Risky ESG Debt Finds a Buyer as $18 Billion Credit Fund Piles In
(Bloomberg) -- Leveraged finance manager Capital Four says it now has a higher ratio of sustainable assets than the wider fund-management industry on average, as demand for high-risk and high-return ESG products picks up.
The credit manager, which from its base in Copenhagen oversees almost $18 billion in assets, says about 40% now meet so-called Article 8 rules under Europe’s Sustainable Finance Disclosure Requirement, meaning they can be categorized as light green. That compares with a 28% fund-management industry average across Europe.
Chief Executive Officer Sandro Naf says the strategy acknowledges that managers who don’t give “any consideration” to environmental, social and governance risks “will find it very difficult to raise capital.”
Capital Four’s credit strategies target high-yield bonds, leveraged loans, structured credit and private debt. But no matter which corner of asset management a fund is in, Naf says there’s “a clear and long-term structural shift toward higher and higher ESG standards for institutional investors, also from investors outside Europe.”
More than half the money that flowed into European funds last year went into ESG products, according to the Association of the Luxembourg Fund Industry. The ALFI study also shows that total sustainable assets have more than doubled since 2018, while Bloomberg Intelligence estimates that total ESG debt issuance surpassed $3 trillion in early June.
Just the Beginning
But the numbers also suggest that the shift into ESG has a lot further to go. ALFI estimates that sustainable assets still only make up about 11% of the roughly $12 trillion in total managed across Europe.
For asset managers, a big part of the challenge lies in certifying that the companies they invest in are as sustainable as they claim. The European Union is in the process of building a regulatory infrastructure to make that process more transparent, but managers still face a huge task in trawling through inconsistent and patchy data from issuers.
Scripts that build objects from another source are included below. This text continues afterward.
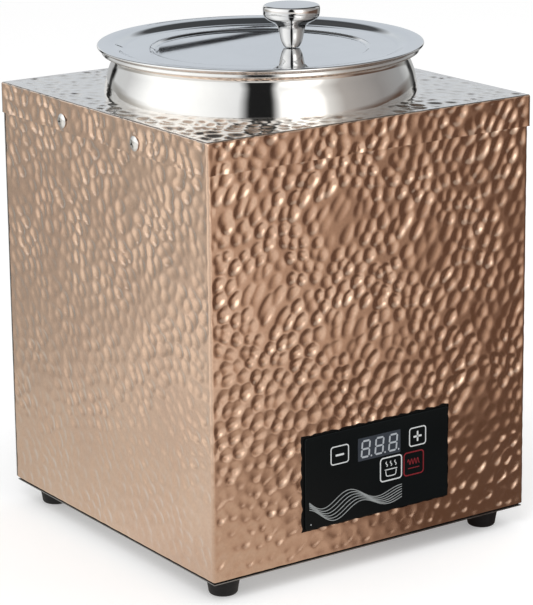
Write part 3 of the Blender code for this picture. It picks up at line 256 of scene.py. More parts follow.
GROUND_FAR = degrees([
    (-180, (0.52, 0.53, 0.54)), (-151, 0.50), (-150, 0.05), (-144, 0.05), (-142, (0.46, 0.46, 0.45)),
    (-125, (0.36, 0.345, 0.32)), (-105, (0.54, 0.51, 0.47)), (-85, (1.02, 0.98, 0.92)),
    (-60, (1.00, 0.97, 0.93)), (-17, (0.80, 0.78, 0.76)), (15, (0.80, 0.75, 0.70)),
    (50, (0.84, 0.75, 0.68)), (60, (0.58, 0.45, 0.37)),
    (76, (0.14, 0.085, 0.062)), (122, (0.12, 0.080, 0.062)), (142, (0.36, 0.36, 0.35)),
    (151, 0.05), (157, 0.05), (158, (0.46, 0.46, 0.45)), (180, (0.52, 0.53, 0.54)),
])
# painted reflection: tones that the floor glows with near the object, for mirrors and glass only
PAINTED_REFLECTION_NEAR = degrees([
    (-180, (0.64, 0.64, 0.62)), (-110, (0.60, 0.575, 0.53)), (-60, (0.76, 0.73, 0.69)),
    (-17, (0.66, 0.62, 0.58)),
    (15, (0.60, 0.52, 0.45)), (28, (0.56, 0.46, 0.39)), (43, (0.36, 0.27, 0.22)),
    (58, (0.13, 0.082, 0.060)), (118, (0.12, 0.080, 0.062)), (150, (0.50, 0.48, 0.45)),
    (180, (0.72, 0.73, 0.72)),
])
# the same by height, from 0 straight down to 1 straight up
HORIZON = [(0.49, 0.0), (0.52, 1.0)]
CEILING_FRONT = [(0.885, 1.0), (0.945, 0.70), (1.0, 0.55)]
CEILING_REAR = [(0.70, 1.0), (0.76, 0.10), (0.97, 0.09), (1.0, 0.50)]
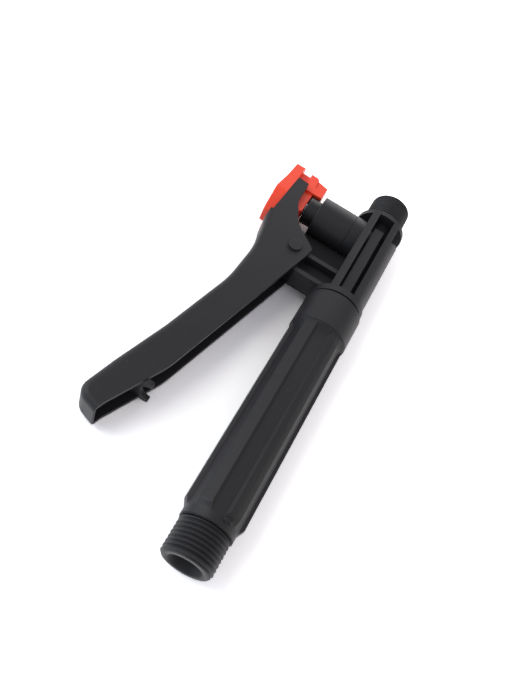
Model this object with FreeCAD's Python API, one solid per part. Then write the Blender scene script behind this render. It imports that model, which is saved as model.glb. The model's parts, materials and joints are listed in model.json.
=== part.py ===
import FreeCAD, Part

import math
import os

# Trigger handle of a knapsack sprayer: a ribbed grip tube with a hose thread at its rear, a valve body
# with a lance thread at its front, and a long lever that lifts the valve stem when it is squeezed.
#
# Frame, in millimetres: the origin is the centre of the hose thread's end face, +X runs forward along
# the barrel to the lance thread, +Y points to the valve bonnet and the lever, and the plane z = 0 cuts
# the valve, the bracket and the lever into like halves. The handle lies on its side, with +Z up.

V = FreeCAD.Vector
AXIS_X, AXIS_Y, AXIS_Z = V(1, 0, 0), V(0, 1, 0), V(0, 0, 1)

# Grip, along X from the hose end
hose_thread_radius = 10.48       # G 1/2 pipe thread, over its crests
hose_thread_length = 15.0
thread_chamfer = 1.0
grip_radius = 12.5               # over the ribs
groove_depth = 1.6
rib_count = 6
rib_top_width = 3.9
rib_foot_width = 6.4
rib_phase = 28.5                 # degrees from +Z towards +Y, to the first rib
rib_ramp_start = hose_thread_length + 3.2     # where the ribs rise at the rear
rib_ramp_end = rib_ramp_start + 3.2
collar_end = 129.1               # the grip's front end
collar_start = collar_end - 17.6
collar_radius = 13.0
groove_end = collar_start - 4.1  # where the groove's floor starts to climb into the collar
groove_end_radius = 6.0
grip_bore_radius = 7.1

# Joint between the grip and the valve body
spigot_radius = 9.5
spigot_length = 20.0
spigot_clearance = 0.05
joint_ring_radius = spigot_radius - 1.6      # inside the ring seal on the spigot's end
joint_ring_width = 2.4

# Strainer inside the grip
strainer_radius = 5.6
strainer_wall = 0.8
strainer_length = 52.0
strainer_flange_radius = spigot_radius - 0.6
strainer_flange_thickness = 1.4
strainer_rings = 2
strainer_slots = 4
strainer_bar_width = 1.3
mesh_thickness = 0.3
water_bore_radius = 5.5

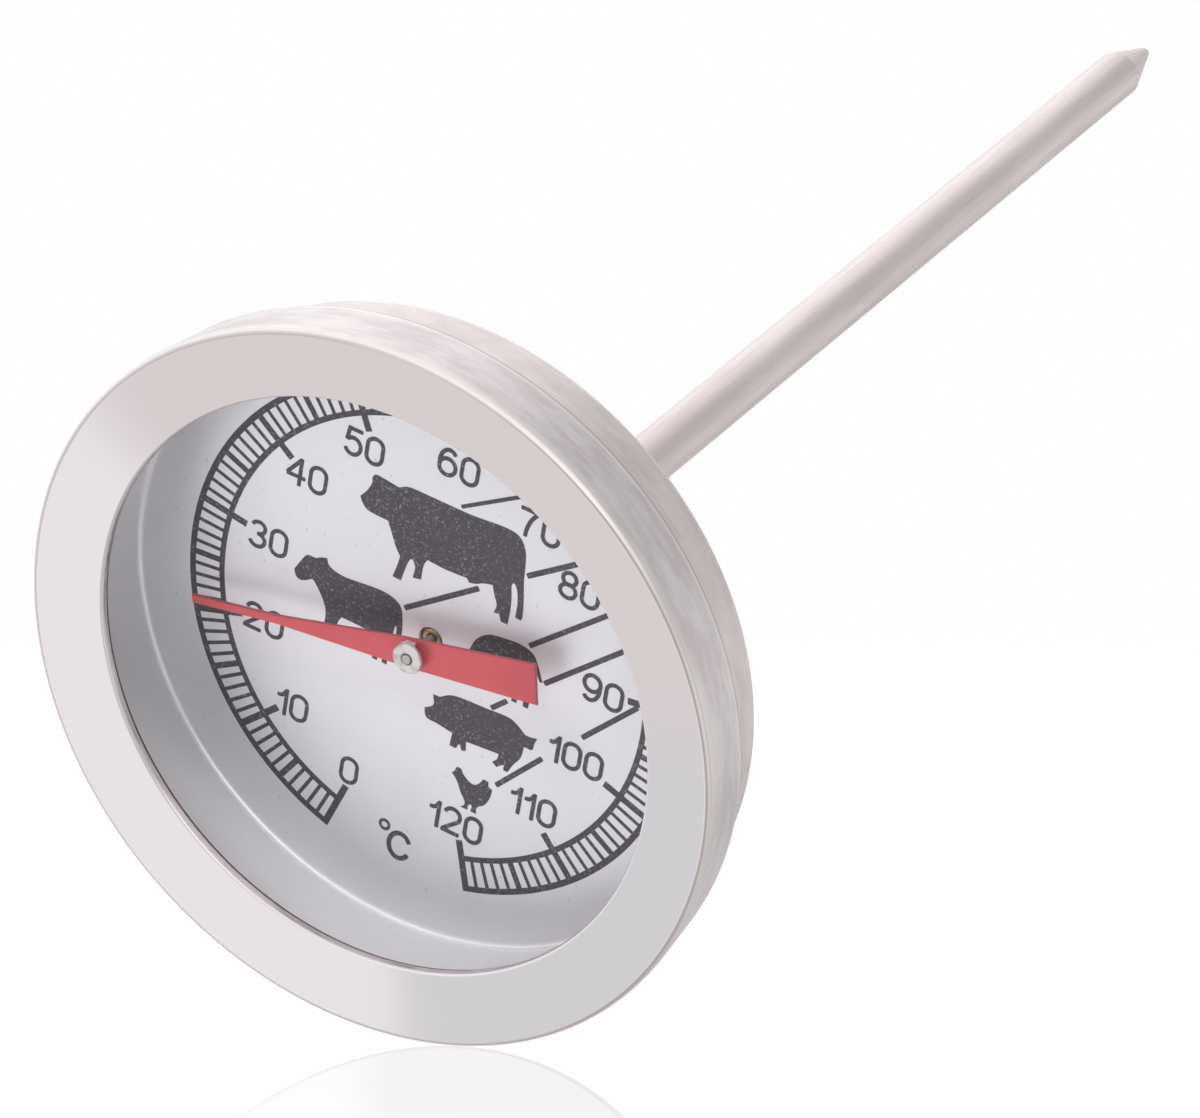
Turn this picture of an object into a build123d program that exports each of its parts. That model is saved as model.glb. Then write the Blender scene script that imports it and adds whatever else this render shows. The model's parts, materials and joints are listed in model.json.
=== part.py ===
"""Dial probe thermometer: a bimetal coil in a pointed steel stem turns a pointer over a dished dial.

The origin is the centre of the case back's outer face, where the stem leaves it.
+Y runs along the stem to its point, so the dial faces -Y. +Z is 12 o'clock on the dial.
Every turned piece is drawn as an outline of (radius, y) points and revolved about Y.
All sizes are in millimetres and all angles in degrees.
"""
from build123d import *
import os

# Case and bezel
case_depth = 9.75       # back face to the plane of the bezel's inner lip
case_wall = 0.5         # drawn steel sheet
case_hem = 0.97         # its rim is turned out this far from the wall, and folded back on itself
case_round = 1.0        # outer corner of the case back
bezel_r = 27.0          # outside of the bezel at its shoulder
bezel_taper = 0.5       # the skirt draws in this much towards its rear edge
bezel_land = 1.0        # straight stretch behind the shoulder, before it draws in
bezel_wall = 0.6        # rolled steel sheet
bezel_rise = 0.95       # the face's outer shoulder stands this far in front of its lip
bezel_round = 0.4       # outer shoulder
bezel_curl = 0.4        # rear edge, folded in behind the case's hem
bezel_fit = 0.05        # radial room between the bezel and what it holds
bezel_face = 5.3        # width of its face, from the opening's lip to the outside
lip_round = 0.25        # rolled edge of the lip

# Window and its seal
glass_t = 1.4
glass_edge = 0.8        # cover of the seal over the glass's edge
seal_t = 0.3            # seal sheet, folded over the glass's edge
seal_show = 0.1         # the seal stops this far behind the lip's edge

# Dial dish
dial_drop = 8.07        # inner lip plane to the dial's printed face
dial_t = 0.35           # aluminium sheet
dish_fit = 0.08         # radial room between the dish's wall and the case's
dish_round = 0.5        # corner between face and wall
dial_hole_r = 0.95      # hole that the spindle comes through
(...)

Naf says Capital Four applies its own scoring methodology to figure out how reliable issuer ESG claims are. “This is particularly important” because “external ESG data is very scarce” in the high-yield and loan markets, he said.
Meanwhile, end investors are starting to build their own ESG scoring models, as a lack of reliable data emerges as a key concern in the asset management industry. The goal is “to get an even higher ESG tilt in the portfolios,” Naf said.
Ultimately, companies that “are not transparent about ESG will find it harder and harder to find financing,” Naf said. “And rightfully so.”
He also says he expects that even in leveraged finance, moving to ESG “enhances your risk-adjusted return.”